El indulto que pide la Iglesia Católica,
por Clara Leonora Szczaranski.
Se ha señalado recientemente que la Iglesia Católica, al opinar sobre la necesidad de un indulto en la anunciada propuesta de la Conferencia Episcopal que estaría por ser presentada al Gobierno con ocasión del Bicentenario, estaría incursionando en asuntos que no son de su incumbencia. Afortunadamente, el cardenal Errázuriz ha sido fuerte y claro.
Me ha extrañado sobremanera esa afirmación, pues la institución del indulto no tiene otro fundamento, absolutamente ningún otro, que no sea el perdón (público, del príncipe o gobernante) o la misericordia, y, ambos asuntos, sí son de competencia de la Iglesia, en todo tiempo y lugar. Sin ir muy lejos, lo fueron recientemente en Chile cuando los derechos humanos eran conculcados sistemáticamente y la Vicaría de la Solidaridad se interpuso como valiente escudo para proteger en lo posible a los perseguidos.
La Iglesia, y la gente religiosa en general, siempre ha buscado estar presente en las cárceles, dando apoyo espiritual a los condenados y no sólo en los lugares abiertos en que estamos acostumbrados a encontrarla —buscando confortar— como son los hospitales, las hospederías, los orfanatos, las casas de acogida de seres arrasados por el dolor, la falta de oportunidades o las dificultades que les ha impuesto el contexto en el que han llevado adelante su vida.
Volviendo al asunto de un posible indulto, me parece bueno para el país que alguien nos recuerde, le recuerde a la autoridad, que tiene la ocasión de ser compasiva, misericordiosa, y sobre todo en asuntos penales que fueron fruto de una realidad política, social y económica de la que todos los que entonces éramos adultos en algún modo participamos.
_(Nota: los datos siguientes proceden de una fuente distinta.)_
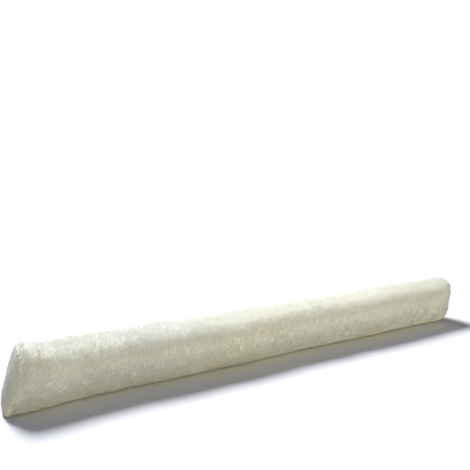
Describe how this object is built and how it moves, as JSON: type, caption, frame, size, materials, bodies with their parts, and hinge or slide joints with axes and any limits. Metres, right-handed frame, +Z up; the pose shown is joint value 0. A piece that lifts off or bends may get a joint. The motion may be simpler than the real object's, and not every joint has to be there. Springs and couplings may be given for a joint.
{
  "type": "draught excluder",
  "caption": "Long stuffed bolster in short-pile cream plush, blunt rounded ends, lying on a flattened underside along a door or window sill.",
  "frame": {"origin": "on the floor, below the middle of the bolster's bounding box", "axes": "+X along the bolster, +Z up, the front facing -Y"},
  "size_m": [0.9998, 0.108, 0.1043],
  "materials": {
    "plush": "short dense cream-white pile, matt, lambswool look",
    "end_plush": "short dense cream-white pile, matt, lambswool look"
  },
  "bodies": {
    "root": {"bolster": "plush", "end_panel_left": "end_plush", "end_panel_right": "end_plush"}
  },
  "joints": []
}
En estos asuntos, las ideas de justicia y de derecho a la venganza están separadas por el más tenue de los velos, por la más desdibujada de las líneas de frontera, empujadas por fuerzas colectivas portadoras de mensajes ideológicos que engarzan los hechos con ópticas preestablecidas. El dolor y la ideología dificultan ver que no es razonable querer que, luego de ser condenados, de años de cárcel y, a veces, hasta con graves enfermedades y dolores, los autores o partícipes de hechos ciertamente deleznables deban permanecer encarcelados hasta el fin de sus días, como justo “castigo” por el mal causado. No creo que exista “castigo” alguno capaz de restablecer la justicia rota por el crimen o de reparar el mal causado. Eso es imposible y, entonces, el deseo de expiación física, de encarcelar a algunos de los autores de los crímenes, en representación ejemplar de todos los históricamente culpables, obedece a otras razones, más cercanas al inconsciente que a la razón.
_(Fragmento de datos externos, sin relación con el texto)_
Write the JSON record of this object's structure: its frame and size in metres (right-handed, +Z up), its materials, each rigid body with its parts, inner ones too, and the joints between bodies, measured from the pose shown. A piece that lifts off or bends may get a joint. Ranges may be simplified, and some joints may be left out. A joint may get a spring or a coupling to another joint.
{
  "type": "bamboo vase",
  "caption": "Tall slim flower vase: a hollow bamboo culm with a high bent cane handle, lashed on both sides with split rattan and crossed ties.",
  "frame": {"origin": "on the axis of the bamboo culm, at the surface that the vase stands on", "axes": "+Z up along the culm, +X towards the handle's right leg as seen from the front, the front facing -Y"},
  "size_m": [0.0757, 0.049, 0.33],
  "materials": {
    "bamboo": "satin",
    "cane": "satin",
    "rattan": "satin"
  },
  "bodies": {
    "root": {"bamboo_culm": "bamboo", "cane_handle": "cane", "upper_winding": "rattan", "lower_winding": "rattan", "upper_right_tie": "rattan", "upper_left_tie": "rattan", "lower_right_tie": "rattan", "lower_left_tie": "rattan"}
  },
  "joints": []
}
Mirados los hechos dramáticos vividos por nuestro país, pareciera razonable que los procesos deban establecer la verdad de lo ocurrido en todos los casos en que sea factible, y condenar a los culpables. ¿Para qué a estas alturas agregar la ejecución material de la pena? ¿Es que alguno de esos condenados es actualmente un peligro para la sociedad? ¿Es que puede repetirse el 11 de septiembre 1973?
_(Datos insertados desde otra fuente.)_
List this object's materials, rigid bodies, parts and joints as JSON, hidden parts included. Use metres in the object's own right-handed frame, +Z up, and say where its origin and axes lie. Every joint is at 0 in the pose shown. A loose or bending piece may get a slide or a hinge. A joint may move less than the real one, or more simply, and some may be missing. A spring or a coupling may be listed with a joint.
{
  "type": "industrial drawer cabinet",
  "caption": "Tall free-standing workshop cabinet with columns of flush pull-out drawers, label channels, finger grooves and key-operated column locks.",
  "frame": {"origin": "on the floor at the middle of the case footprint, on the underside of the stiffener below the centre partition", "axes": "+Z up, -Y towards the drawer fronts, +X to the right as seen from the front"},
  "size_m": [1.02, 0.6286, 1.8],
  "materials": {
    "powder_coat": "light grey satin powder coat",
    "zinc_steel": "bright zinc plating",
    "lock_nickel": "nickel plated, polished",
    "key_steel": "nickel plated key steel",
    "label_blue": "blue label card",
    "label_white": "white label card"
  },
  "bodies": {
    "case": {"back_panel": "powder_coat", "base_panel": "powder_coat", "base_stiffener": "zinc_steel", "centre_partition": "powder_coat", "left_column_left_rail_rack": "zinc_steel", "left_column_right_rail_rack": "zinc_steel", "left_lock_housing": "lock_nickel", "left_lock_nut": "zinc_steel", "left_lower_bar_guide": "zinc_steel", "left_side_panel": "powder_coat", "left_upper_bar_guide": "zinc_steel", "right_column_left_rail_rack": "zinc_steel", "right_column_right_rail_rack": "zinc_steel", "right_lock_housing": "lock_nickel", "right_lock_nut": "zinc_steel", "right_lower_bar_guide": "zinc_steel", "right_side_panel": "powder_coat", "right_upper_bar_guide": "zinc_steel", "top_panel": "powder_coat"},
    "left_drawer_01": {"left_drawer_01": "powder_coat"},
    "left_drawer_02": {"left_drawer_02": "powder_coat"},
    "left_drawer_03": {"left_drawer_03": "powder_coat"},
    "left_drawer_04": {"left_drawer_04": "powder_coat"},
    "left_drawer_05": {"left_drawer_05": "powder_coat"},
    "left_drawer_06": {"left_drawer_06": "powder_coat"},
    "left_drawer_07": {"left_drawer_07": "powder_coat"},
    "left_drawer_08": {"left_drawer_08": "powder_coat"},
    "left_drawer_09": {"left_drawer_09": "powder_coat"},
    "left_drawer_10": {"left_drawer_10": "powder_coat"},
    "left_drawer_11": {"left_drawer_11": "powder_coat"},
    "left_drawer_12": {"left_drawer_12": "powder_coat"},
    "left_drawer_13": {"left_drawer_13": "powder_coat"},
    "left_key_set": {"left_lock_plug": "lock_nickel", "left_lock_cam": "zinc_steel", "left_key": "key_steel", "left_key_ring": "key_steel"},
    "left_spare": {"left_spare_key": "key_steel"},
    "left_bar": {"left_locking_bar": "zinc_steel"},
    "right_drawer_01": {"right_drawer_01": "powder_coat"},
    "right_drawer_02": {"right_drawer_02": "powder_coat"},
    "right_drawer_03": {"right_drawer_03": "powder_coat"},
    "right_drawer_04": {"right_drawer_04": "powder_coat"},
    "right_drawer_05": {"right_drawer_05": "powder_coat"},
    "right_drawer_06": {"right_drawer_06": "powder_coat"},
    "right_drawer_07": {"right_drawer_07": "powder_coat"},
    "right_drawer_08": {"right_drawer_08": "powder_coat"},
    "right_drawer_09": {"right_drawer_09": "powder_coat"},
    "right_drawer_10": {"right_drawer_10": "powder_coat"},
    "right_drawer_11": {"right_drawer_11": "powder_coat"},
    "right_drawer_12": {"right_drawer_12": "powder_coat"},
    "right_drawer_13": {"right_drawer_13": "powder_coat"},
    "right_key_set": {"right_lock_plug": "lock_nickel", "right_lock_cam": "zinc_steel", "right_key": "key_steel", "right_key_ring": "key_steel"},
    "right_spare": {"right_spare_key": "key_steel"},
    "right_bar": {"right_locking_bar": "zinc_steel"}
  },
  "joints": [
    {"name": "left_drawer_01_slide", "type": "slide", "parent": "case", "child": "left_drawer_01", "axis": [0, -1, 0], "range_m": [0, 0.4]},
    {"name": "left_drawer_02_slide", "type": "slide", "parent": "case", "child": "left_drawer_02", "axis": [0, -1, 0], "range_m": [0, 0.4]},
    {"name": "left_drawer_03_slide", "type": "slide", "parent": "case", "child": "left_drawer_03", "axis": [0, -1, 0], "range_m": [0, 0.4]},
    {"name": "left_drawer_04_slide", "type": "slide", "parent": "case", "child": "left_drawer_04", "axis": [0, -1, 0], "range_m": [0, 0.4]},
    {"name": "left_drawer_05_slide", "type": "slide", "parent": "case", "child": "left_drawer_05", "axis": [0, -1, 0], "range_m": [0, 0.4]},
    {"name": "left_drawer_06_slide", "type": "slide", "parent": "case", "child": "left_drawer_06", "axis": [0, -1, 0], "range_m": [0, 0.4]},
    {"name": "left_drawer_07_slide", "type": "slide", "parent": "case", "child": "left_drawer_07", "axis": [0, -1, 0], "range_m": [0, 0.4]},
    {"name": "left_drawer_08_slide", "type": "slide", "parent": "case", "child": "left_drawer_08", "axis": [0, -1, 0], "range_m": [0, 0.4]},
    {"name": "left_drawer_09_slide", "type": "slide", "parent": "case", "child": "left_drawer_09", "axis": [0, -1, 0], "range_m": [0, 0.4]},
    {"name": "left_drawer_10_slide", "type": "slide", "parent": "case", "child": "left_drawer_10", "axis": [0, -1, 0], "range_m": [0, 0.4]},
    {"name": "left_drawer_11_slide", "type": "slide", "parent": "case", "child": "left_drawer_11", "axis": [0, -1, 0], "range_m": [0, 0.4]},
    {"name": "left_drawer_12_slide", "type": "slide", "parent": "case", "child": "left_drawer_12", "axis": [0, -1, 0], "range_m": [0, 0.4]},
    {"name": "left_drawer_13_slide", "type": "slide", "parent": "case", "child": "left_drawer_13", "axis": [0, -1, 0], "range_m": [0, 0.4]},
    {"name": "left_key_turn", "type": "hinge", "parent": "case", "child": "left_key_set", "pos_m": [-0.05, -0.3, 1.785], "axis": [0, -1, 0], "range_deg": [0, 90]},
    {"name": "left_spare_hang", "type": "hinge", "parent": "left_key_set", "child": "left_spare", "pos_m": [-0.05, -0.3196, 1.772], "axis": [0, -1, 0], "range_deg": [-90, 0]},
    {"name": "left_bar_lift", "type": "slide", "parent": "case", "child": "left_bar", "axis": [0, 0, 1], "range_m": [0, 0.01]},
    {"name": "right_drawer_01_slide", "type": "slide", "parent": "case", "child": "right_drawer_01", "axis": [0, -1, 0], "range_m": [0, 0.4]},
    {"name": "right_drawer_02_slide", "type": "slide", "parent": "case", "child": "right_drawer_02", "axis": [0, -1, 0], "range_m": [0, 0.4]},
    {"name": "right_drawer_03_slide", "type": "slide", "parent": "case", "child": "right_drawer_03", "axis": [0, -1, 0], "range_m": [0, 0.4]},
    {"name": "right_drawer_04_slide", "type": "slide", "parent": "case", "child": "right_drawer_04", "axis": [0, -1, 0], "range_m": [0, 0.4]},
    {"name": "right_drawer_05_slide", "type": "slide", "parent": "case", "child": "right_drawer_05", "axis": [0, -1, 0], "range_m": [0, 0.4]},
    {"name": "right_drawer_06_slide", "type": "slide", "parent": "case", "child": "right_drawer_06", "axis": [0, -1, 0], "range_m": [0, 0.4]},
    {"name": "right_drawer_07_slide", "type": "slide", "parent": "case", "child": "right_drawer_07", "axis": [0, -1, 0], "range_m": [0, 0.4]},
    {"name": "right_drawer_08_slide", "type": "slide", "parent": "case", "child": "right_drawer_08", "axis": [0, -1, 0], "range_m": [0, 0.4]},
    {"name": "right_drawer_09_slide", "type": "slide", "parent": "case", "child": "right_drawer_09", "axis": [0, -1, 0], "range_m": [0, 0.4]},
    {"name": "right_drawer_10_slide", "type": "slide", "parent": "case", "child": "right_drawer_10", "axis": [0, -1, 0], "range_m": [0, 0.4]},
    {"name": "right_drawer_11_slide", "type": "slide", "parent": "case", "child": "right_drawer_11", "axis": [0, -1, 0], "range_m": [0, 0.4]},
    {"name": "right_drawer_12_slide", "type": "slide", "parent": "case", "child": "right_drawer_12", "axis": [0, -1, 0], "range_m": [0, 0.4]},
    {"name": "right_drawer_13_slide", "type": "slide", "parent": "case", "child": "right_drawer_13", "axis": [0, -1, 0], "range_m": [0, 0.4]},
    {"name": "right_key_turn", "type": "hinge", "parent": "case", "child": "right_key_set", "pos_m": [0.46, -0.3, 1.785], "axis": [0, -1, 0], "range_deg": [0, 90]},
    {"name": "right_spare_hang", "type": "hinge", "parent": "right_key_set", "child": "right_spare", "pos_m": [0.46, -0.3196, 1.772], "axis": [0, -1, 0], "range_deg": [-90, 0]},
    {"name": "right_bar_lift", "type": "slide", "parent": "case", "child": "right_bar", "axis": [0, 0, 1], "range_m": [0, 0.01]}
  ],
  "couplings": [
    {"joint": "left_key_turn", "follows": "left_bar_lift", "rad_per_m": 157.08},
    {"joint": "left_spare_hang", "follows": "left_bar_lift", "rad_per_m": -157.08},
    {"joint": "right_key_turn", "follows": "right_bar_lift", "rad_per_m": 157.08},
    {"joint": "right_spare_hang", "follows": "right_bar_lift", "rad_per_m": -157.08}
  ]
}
Sigo sin entender por qué se privilegió como política pública la ejecución de las penas por sobre la búsqueda de la verdad. Para obtener confesiones y pruebas era menester dar una salida a quien se autoacusara o acusara a sus superiores, parientes o cercanos. Esa salida ha sido históricamente la amnistía, expresión a veces del perdón social, pero muchas veces expresión de una necesidad o conveniencia social, como era nuestro caso, en que necesitábamos saber sobre el destino de muchos desaparecidos y asesinados que han quedado —temo ya que para siempre— sin esclarecer. Pero, creo, prevaleció lo aparente, lo ideológico, la rigidez y el contentamiento menor de ver a unos cuantos encarcelados, en vez de obtener las pruebas sobre el destino final de los que buscábamos.